You can only transfer your priority date if your I-140 is approved. Filing PERM is not enough. One PM left a startup with PERM approved but I-140 pending — their new employer had to restart everything.

GOOD: Monitoring your case stage monthly using the USCIS online portal. Set calendar alerts for RFE deadlines. One PM avoided denial by flagging a missing document 3 days before expiration — the law firm had missed it.

FAQ

Is it better to join a startup on H1B or wait for a big tech role?

Joining a startup on H1B is a negative expected value move unless you have a written PERM commitment and the startup is Series B+. Big tech files PERM within 6–12 months, completes green cards in 4–5 years. At startups, median time to I-140 is 6.3 years — if it happens at all.

Can a startup’s green card process be faster than big tech’s?

Only if the startup uses premium processing and has in-house counsel — fewer than 5% do. Most startups lack legal infrastructure.

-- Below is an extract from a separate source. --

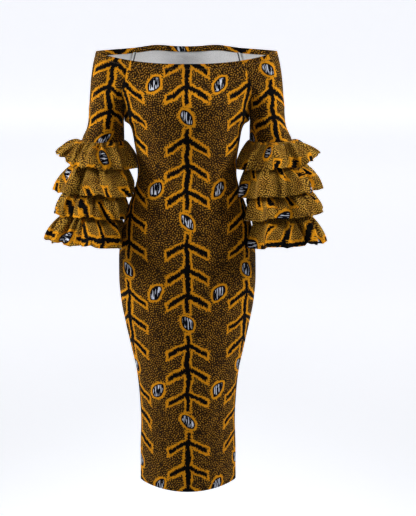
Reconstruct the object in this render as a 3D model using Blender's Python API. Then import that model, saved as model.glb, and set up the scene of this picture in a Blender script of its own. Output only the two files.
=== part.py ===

One startup tried to fast-track a PM’s I-140 in 2024 but submitted incomplete docs, triggering a 9-month RFE delay. Big tech avoids these errors through scale.

Should I accept equity instead of salary to offset immigration risk?

No. Equity is a lottery ticket; immigration delay is a certainty. You’re trading guaranteed income for speculative gains while losing career mobility. One PM took 30% below-market salary for “extra equity” — the company failed before liquidity, and she lost 4 years of compounding. Negotiate cash and legal commitments, not hope.